O tombo de 10,5% do índice Nikkei ontem não surpreende, diz Souza, porque refletiu a perspectiva de queda do PIB do Japão por alguns trimestres. "A economia japonesa requer atenção porque preocupa qual vai ser a capacidade de reconstrução do país. O esforço de reconstrução - que deverá ser feito com dinheiro público - pode ser difícil, inclusive, porque um pouco antes dessa tragédia o novo primeiro ministro estava criando um pacote fiscal com aumento de impostos e corte de gastos."

José Francisco de Lima Gonçalves, economista-chefe do Banco Fator e professor da FEA/USP, também alerta que toda reconstrução é feita com dinheiro público. "Nem no Japão as cidades e sua infraestrutura são privadas. E isso compreende uma vasta rede, incluindo ruas, águas, coletores de esgoto, transporte, escolas, hospitais, creches. Além da infraestrutura de transportes", explica.

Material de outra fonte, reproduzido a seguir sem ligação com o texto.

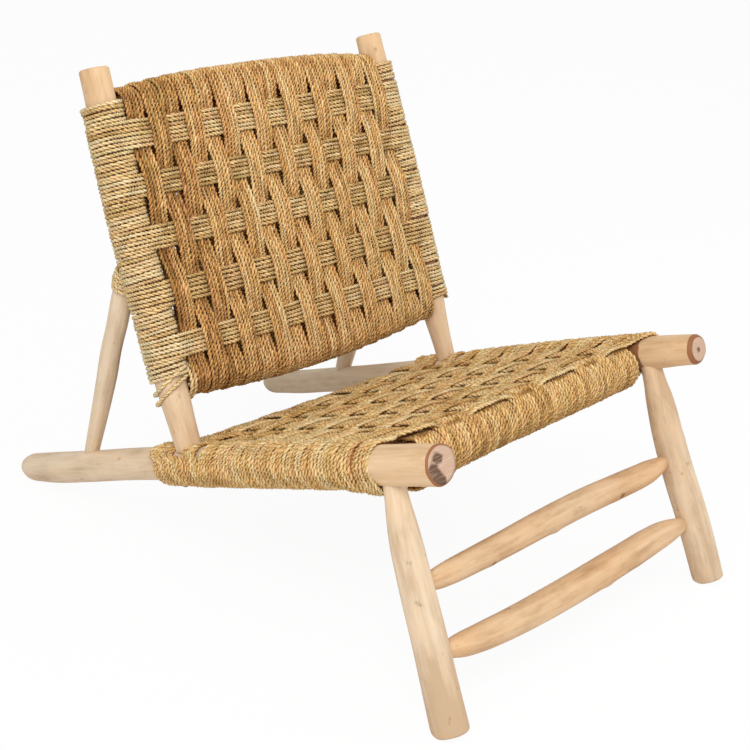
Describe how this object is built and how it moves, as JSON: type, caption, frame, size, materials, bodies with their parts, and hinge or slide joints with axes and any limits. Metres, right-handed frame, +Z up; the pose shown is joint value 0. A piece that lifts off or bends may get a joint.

Gonçalves não acredita que mobilização de investidores levará à saída de dinheiro de aplicações financeiras no Brasil. "Algum dinheiro privado pode ir para bolsas da Ásia e Austrália, as que mais se beneficiam da reconstrução. Mas a ação do Banco do Japão nos últimos dois dias contém movimentos", afirma o economista, para quem o governo japonês agiu rápido ao colocar cerca de trilhões de ienes no mercado. "Sem isso, haveria uma entrada enorme de ienes no país. Ienes que estão hoje no Brasil e em outras economias em operações de "carry trade". A implicação para o Brasil dessa iniciativa monetária do Japão está no seguinte: se o Banco do Japão não desse liquidez ao mercado, o real desvalorizaria e o iene valorizaria, o que seria ruim para o Japão e bom para o Brasil", comenta.